The primary audience for this disc will be located in Britain, where the music will all have the distinctive half-familiarity of television and radio themes, but even non-British listeners can have a good time with the music. The situation in Britain was different from in America, where by the 1950s a good deal of music written for television had been stamped by popular idioms. Here, although a few pieces were written specifically for broadcast purposes and a few others came from the vast libraries of stock themes employed by British broadcasters, most of the music had an independent existence prior to being attached to a specific broadcast show. American television producers also drew on preexisting music, of course (it's hard, if you're of a certain age, not to think of Chet Huntley when you hear the scherzo of
Beethoven's Symphony No. 9), but not to the same extent. Thus the album includes music by such famed figures as
Ralph Vaughan Williams and
Eric Coates in addition to composers more closely associated with British light music genres. Marches, waltzes, and related locomotive genres are well represented on the program, and listeners interested in knowing what they're getting into here can sample the sprightly but circumspect Out of the Blue March, track 16, by Hubert Bath.
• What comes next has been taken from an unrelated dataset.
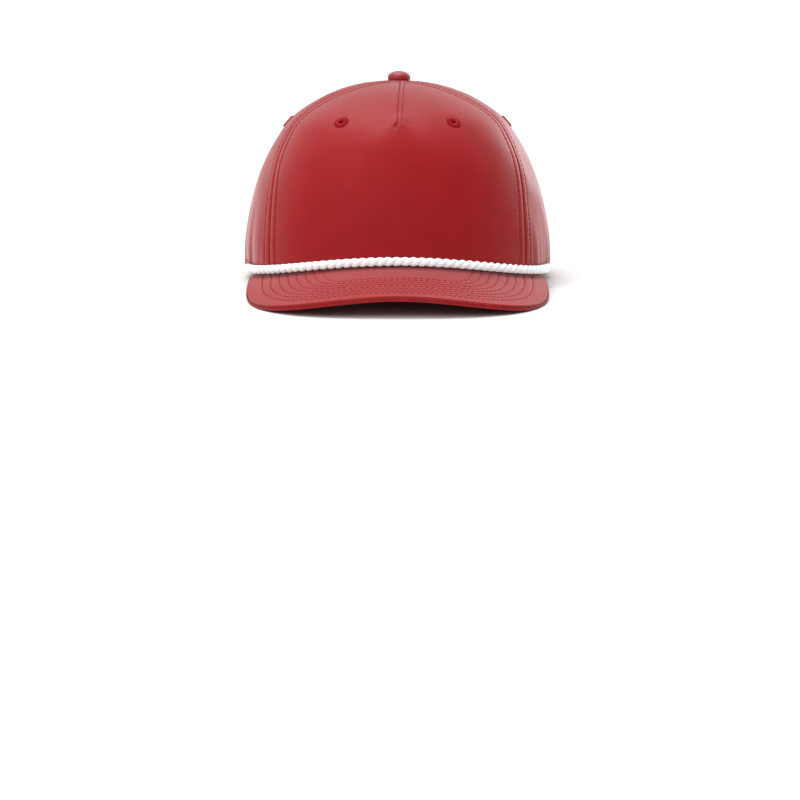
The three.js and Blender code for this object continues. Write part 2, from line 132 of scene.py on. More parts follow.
# The end of the dart: how far its fold hooks to the left for each length down, the dent at the
# hook and the swelling beside it, and the cone that opens under it. The knot's rows give place
# and spread across the fold, place and spread along it, and height. The cone's values are its
# height, its width at the dart, how much it widens for each length down, and where it fades out.
HOOK_SLOPE = 0.36
KNOT = (
    (0, 0.9 * MM, -1.5 * MM, 1.4 * MM, -1.6 * MM),
    (-1.4 * MM, 0.7 * MM, -0.9 * MM, 1.7 * MM, 0.4 * MM),
)
CONE_HEIGHT = 2.8 * MM
CONE_WIDTH = 5.0 * MM
CONE_OPENING = 0.75
CONE_FADE = 18 * MM


def linear(shade):
    """The linear colour of an sRGB hex value."""
    channels = [(shade >> shift & 255) / 255 for shift in (16, 8, 0)]
    return tuple(c / 12.92 if c <= 0.04045 else ((c + 0.055) / 1.055) ** 2.4 for c in channels)


def size(name, description, millimetres):
    """A length that the user can change."""
    return bpy.props.FloatProperty(
        name=name, description=description, default=millimetres * MM, unit="LENGTH", precision=4)


def colour(name, description, shade):
    """A colour that the user can change."""
    return bpy.props.FloatVectorProperty(
        name=name, description=description, default=linear(shade), size=3, min=0, max=1, subtype="COLOR")


class CapCrownSizes(bpy.types.PropertyGroup):
    width: size("Width", "Outside, across the rim", 178)
    length: size("Length", "Outside, front to back at the rim", 200)
    height: size("Height", "From the rim at the sides to the top of the cloth", 108)
    wall: size("Cloth", "Thickness of the cloth with its backing", 2)
    lean: bpy.props.FloatProperty(
        name="Lean", description="Angle that the crown leans back as the cap stands",
        default=math.radians(3.2), subtype="ANGLE")
    front_eyelet_height: size("Front eyelets", "Their height above the rim", 85)
    side_eyelet_height: size("Other eyelets", "Their height above the rim", 84.5)
    opening: size("Back opening", "Radius of the arch over the straps", 48)


class CapVisorSizes(bpy.types.PropertyGroup):
    half_width: size("Half width", "From the middle of the visor to its side", 84)
    reach: size("Reach", "From the middle of the crown to the visor's front edge", 168)
    corner_depth: size("Corner depth", "Length over which the outline rounds off", 108)
    thickness: size("Thickness", "Both halves together", 3)
    arch: size("Arch", "Rise of the crown's rim over the visor", 8.2)
    front_rise: size("Front rise", "Rise of the front edge between the corners", 9)
    end_rise: size("End rise", "Rise of the side edge from corner to end", 2.6)
    first_row: size("First row", "From the edge to the outermost row of stitching", 8.4)
    row_pitch: size("Row spacing", "Between rows of stitching", 4.8)
    rows: bpy.props.IntProperty(name="Rows", description="Rows of stitching", default=8, min=1, max=10)
    stitch_pitch: size("Stitch pitch", "From stitch to stitch in the rows", 3.2)
    stitch_length: size("Stitch length", "Length of one stitch in the rows", 1.9)
    stitch_width: size("Stitch width", "Thickness of the thread in the rows", 0.52)


class CapTrimSizes(bpy.types.PropertyGroup):
    rope: size("Rope", "Diameter of the twisted rope", 5.0)
    rope_lay: size("Rope lay", "Length in which a strand goes round once", 9.3)
    button_radius: size("Button radius", "Radius of the covered button", 6.6)
    button_height: size("Button height", "Height of the covered button", 5.4)
    button_shift: size("Button shift", "How far the button sits to the right of the middle", 0.9)
    eyelet_radius: size("Eyelet radius", "Outer radius of an embroidered eyelet", 4.1)
    eyelet_hole: size("Eyelet hole", "Radius of the hole in an eyelet", 1.2)
    stitch_pitch: size("Stitch pitch", "From stitch to stitch", 2.9)
    stitch_length: size("Stitch length", "Length of one stitch", 2.2)
    stitch_width: size("Stitch width", "Thickness of the sewing thread", 0.5)


class CapStrapSizes(bpy.types.PropertyGroup):
    band_height: size("Sweatband", "Height of the sweatband", 32)
    width: size("Strap width", "Width of each plastic strap", 19)
    wall: size("Strap wall", "Thickness of each plastic strap", 1.3)
    peg_pitch: size("Peg spacing", "From peg to peg", 9.5)
    peg_radius: size("Peg radius", "Radius of a peg", 1.8)
    hole_radius: size("Hole radius", "Radius of a hole", 2.2)


class CapColours(bpy.types.PropertyGroup):
    cloth: colour("Cloth", "Crown and visor", 0x9E1014)
    # The thread is a shade darker than the cloth: painted shade for the grooves and needle holes that the
    # stitches sink into.
    thread: colour("Thread", "Eyelets and stitching", 0x970D11)
    # The rope's white leans a hair towards cyan, to offset the red light that the cloth throws on it.
    rope: colour("Rope", "Twisted cotton rope", 0xF7F9F9)
    # The underside's colour is the cloth's made darker: painted shade for the visor's lower half.
    underside: colour("Underside", "Lower half of the visor, which lies in its own shade", 0x8E0C10)
    band: colour("Sweatband", "Cotton inside the rim", 0x9C1A20)
    plastic: colour("Plastic", "Straps at the back", 0xA3161C)
    floor: colour("Floor", "Paper under the cap", 0xECECEC)


# The crown's surface

def ease(value, start, end):
    """Smooth step from 0 at start to 1 at end."""
    share = np.clip((value - start) / (end - start), 0, 1)
    return share * share * (3 - 2 * share)


def bump(distance, width):
    """A soft ridge of height 1 at distance 0."""
    return np.exp(-(distance / width) ** 2)


def ridges(distance, profile):
    """The relief beside a line, from a profile such as SEAM_RIDGES."""
    return sum(height * bump(distance - place, width) for place, width, height in profile)


def unit(vectors):
    return vectors / np.linalg.norm(vectors, axis=-1, keepdims=True)


def through(before, here, there, after, part):
    """A smooth curve through four values, at a part of the way from the second to the third."""
    return 0.5 * (2 * here + (there - before) * part
                  + (2 * before - 5 * here + 4 * there - after) * part ** 2
                  + (3 * here - before - 3 * there + after) * part ** 3)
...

It wasn't intended as the theme for a television sports program, but that's what it became. Why? It has the qualities that television music still has today: it's both interesting enough and deferential enough that if you hear it day in and day out it begins to seem like an old friend rather than making you tired of it. Almost all the music on the disc has this quality, which should give British listeners a trip down memory lane and provide non-Britons with pleasant listening that may also illuminate some of the wasys classical music found its way into vernacular musical life in the last century. The
Royal Philharmonic Orchestra under
Paul Murphy and
Gavin Sutherland plays with a slightly sentimental enthusiasm that's entirely appropriate to the circumstances, and the studio recording avoids a big concert-hall sound that could have stultified the music. Recommended to anyone Anglo or just anglophilic.